Allí, después de admirar un halcón sobrevolar mi cabeza, me senté al lado de un
burro que descansaba sobre el césped.
Al cabo de un rato, el burro se levantó e inclinó su cabeza hacia mí para que lo
acariciara y yo no dudé en hacerlo, ¿A quién no le gusta acariciar burros?
Y la relación que tuve con ese animalillo fue algo
increíble; yo le rasqué el cuello, toqué su hocico húmedo y le llamé
cariñosamente “burrito”, él en cambio, me olisqueó los brazos y me examinó con
sus profundos ojos oscuros. En ese momento, recordé el sueño y me reí. El sueño
era real, ese burro era un auténtico amigo y al mismo tiempo era yo mismo.
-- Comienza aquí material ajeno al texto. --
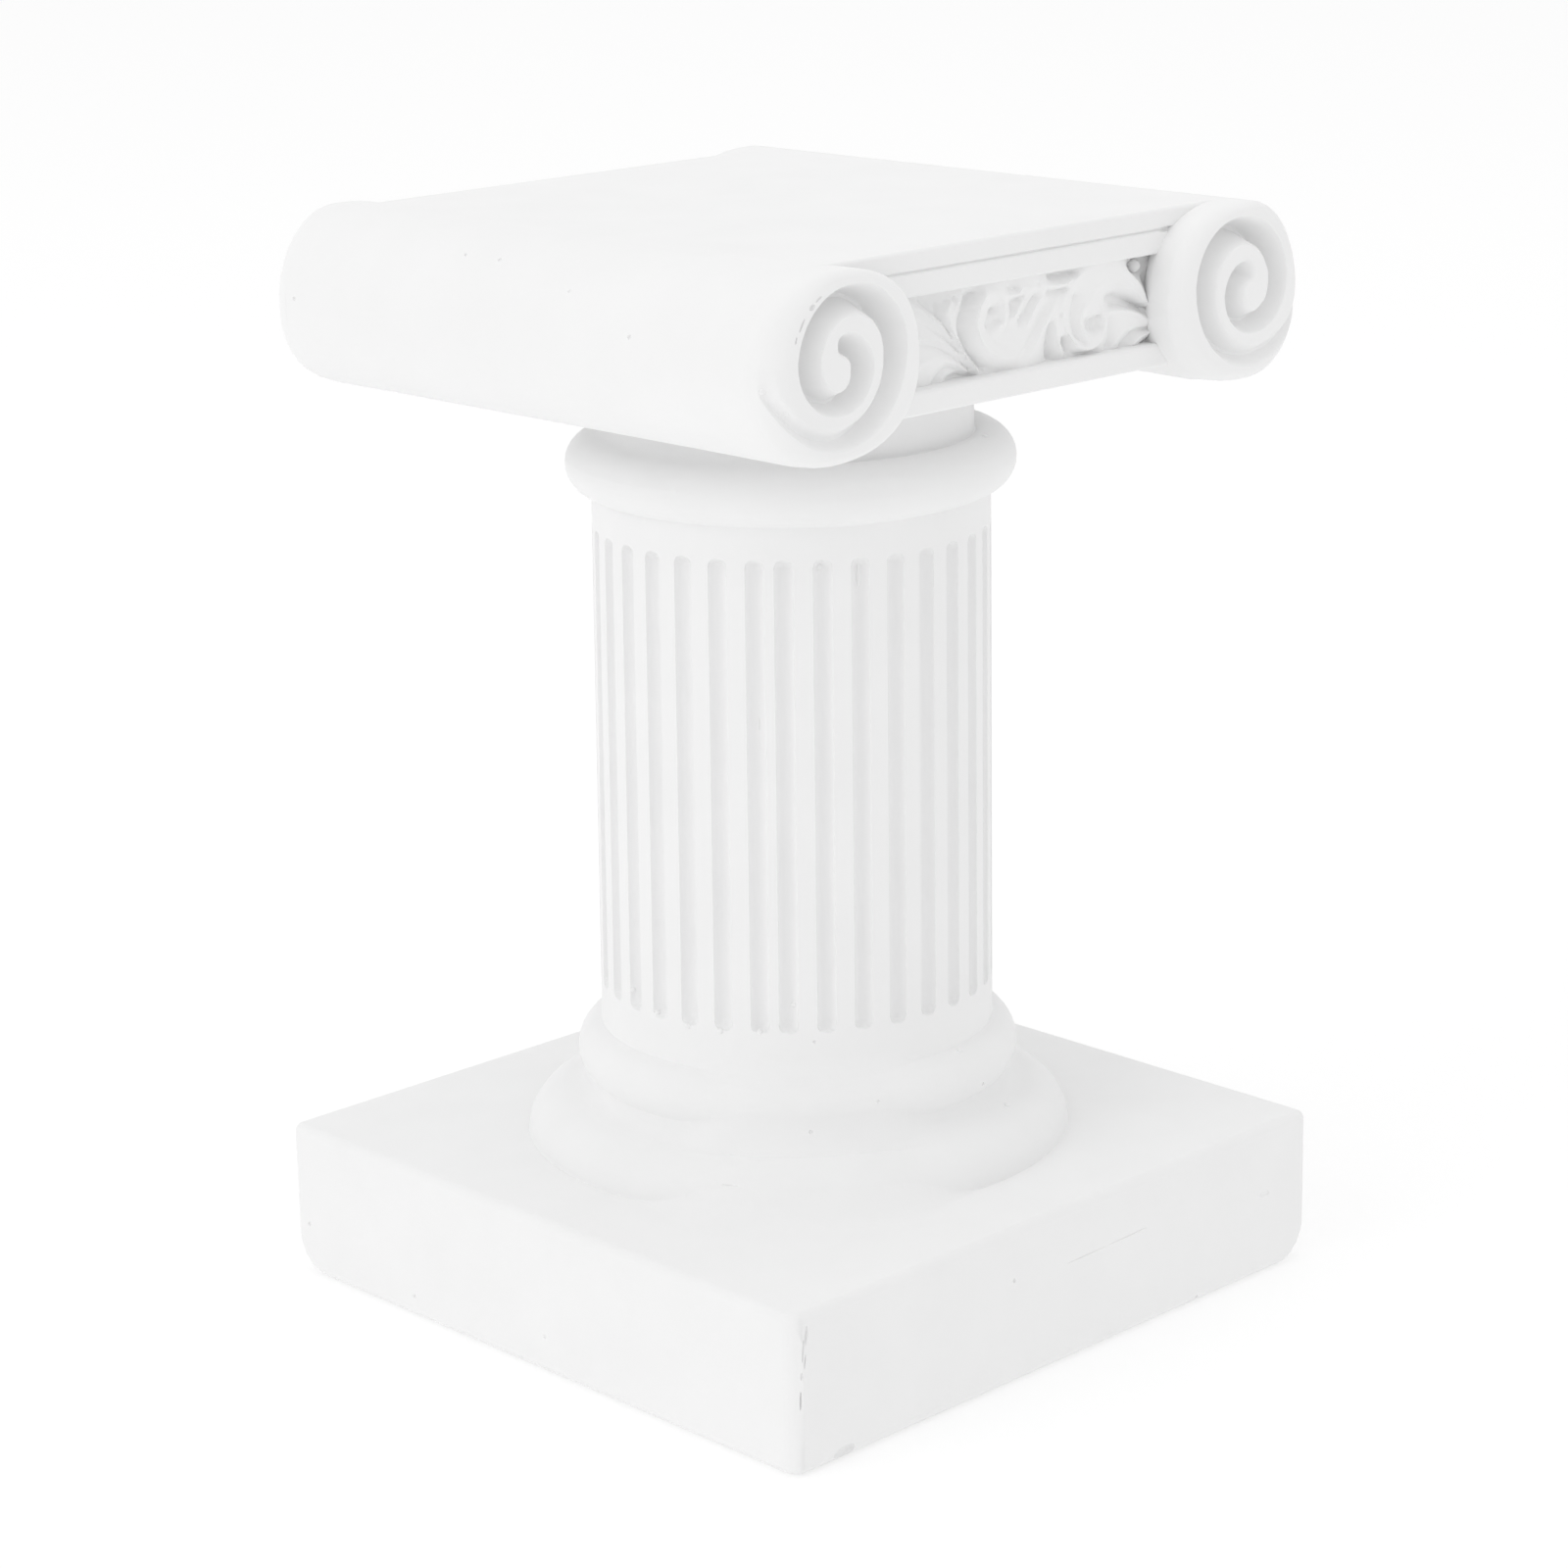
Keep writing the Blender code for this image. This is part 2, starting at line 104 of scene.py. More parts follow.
def openEdit(obj, pick="NONE"):
    pickNothing()
    obj.select_set(True)
    bpy.context.view_layer.objects.active = obj
    bpy.ops.object.mode_set(mode="EDIT")
    bpy.ops.mesh.select_mode(type="VERT")
    bpy.ops.mesh.select_all(action="SELECT" if pick == "ALL" else "DESELECT")


def closeEdit():
    bpy.ops.object.mode_set(mode="OBJECT")


def called(name):
    obj = bpy.context.object
    obj.name = name
    obj.data.name = name
    return obj


def readPlaces(obj):
    places = np.empty(len(obj.data.vertices) * 3)
    obj.data.vertices.foreach_get("co", places)
    return places.reshape(-1, 3)


def writePlaces(obj, places):
    obj.data.vertices.foreach_set("co", np.ascontiguousarray(places, dtype=float).ravel())
    obj.data.update()


def pickEdges(obj, test):
    # Picks the edges whose two ends pass the test, given in mm
    openEdit(obj)
    bpy.ops.mesh.select_mode(type="EDGE")
    closeEdit()
    places = readPlaces(obj) / mm
    for edge in obj.data.edges:
        a, b = edge.vertices
        edge.select = bool(test(places[a], places[b]))
    bpy.ops.object.mode_set(mode="EDIT")


def penLine(name, points, closed=False):
    # One vertex, extruded from point to point; points in mm
    pickNothing()
    bpy.ops.mesh.primitive_plane_add(size=mm)
    obj = called(name)
    openEdit(obj, "ALL")
    bpy.ops.mesh.merge(type="CENTER")
    bpy.ops.transform.translate(value=Vector(points[0]) * mm)
    for before, after in zip(points, points[1:]):
        step = (Vector(after) - Vector(before)) * mm
        bpy.ops.mesh.extrude_region_move(TRANSFORM_OT_translate={"value": step})
    if closed:
        bpy.ops.mesh.select_all(action="SELECT")
        bpy.ops.mesh.edge_face_add()
    closeEdit()
    return obj


def tidyShell(obj, weld=0.002):
    openEdit(obj, "ALL")
    bpy.ops.mesh.remove_doubles(threshold=weld * mm)
    bpy.ops.mesh.dissolve_degenerate(threshold=0.0001 * mm)
    bpy.ops.mesh.select_all(action="SELECT")
    bpy.ops.mesh.normals_make_consistent(inside=False)
    closeEdit()
    return obj


def sheet(name, columns, rows, place):
    # A grid whose crossings are laid where place says, from their column and row numbers
    pickNothing()
    bpy.ops.mesh.primitive_grid_add(x_subdivisions=columns, y_subdivisions=rows, size=2)
    obj = called(name)
    flat = readPlaces(obj)
    column = np.rint((flat[:, 0] + 1) / 2 * columns).astype(int)
    row = np.rint((flat[:, 1] + 1) / 2 * rows).astype(int)
    writePlaces(obj, place(column, row) * mm)
    return obj


def joined(name, parts):
    pickNothing()
    for part in parts:
        part.select_set(True)
    bpy.context.view_layer.objects.active = parts[0]
    bpy.ops.object.join()
    return called(name)


def smoothStep(low, high, values):
    share = np.clip((np.asarray(values, dtype=float) - low) / (high - low), 0, 1)
    return share * share * (3 - 2 * share)


def castTogether(name, base, others, operation="UNION"):
    gathered = bpy.data.collections.new(name)
    bpy.context.scene.collection.children.link(gathered)
    for other in others:
        gathered.objects.link(other)
    cut = base.modifiers.new(name, "BOOLEAN")
    cut.operation = operation
    cut.solver = "MANIFOLD"
    cut.operand_type = "COLLECTION"
    cut.collection = gathered
    pickNothing()
    base.select_set(True)
    bpy.context.view_layer.objects.active = base
    bpy.ops.object.modifier_apply(modifier=cut.name)
    for other in others:
        bpy.data.objects.remove(other, do_unlink=True)
    bpy.data.collections.remove(gathered)
    return base


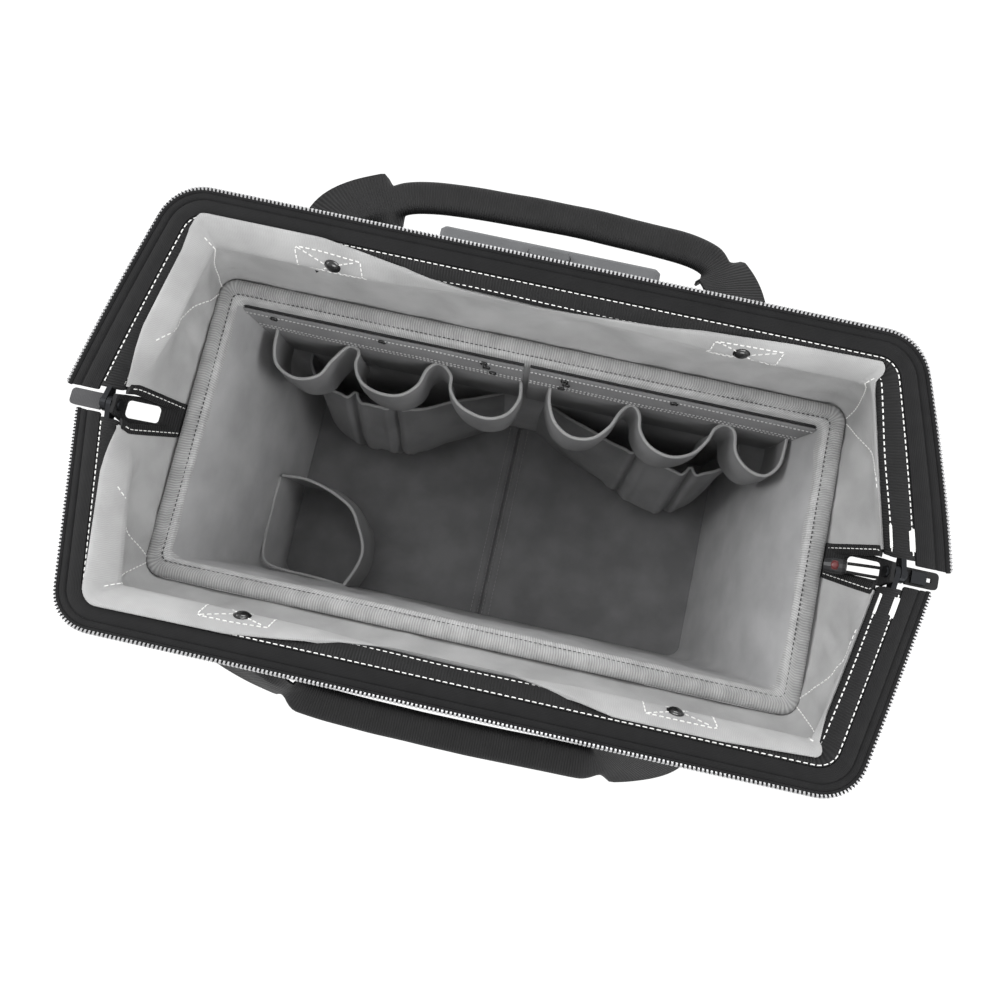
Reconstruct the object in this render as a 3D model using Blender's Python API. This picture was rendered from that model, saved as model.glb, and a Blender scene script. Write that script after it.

Porque yo ya no me sentía como un ser humano cargado de experiencias
personales, y tampoco veía a mi amigo como un bicho con orejas grandes. Los dos
estábamos vivos, comunicándonos, respirando el mismo aire y sentados sobre la misma
tierra.
Por tanto, ¿Quién soy?
De momento puedo decir que soy amigo de un burro, un burro
al que quiero con todo mi corazón y que de algún modo, soy yo mismo.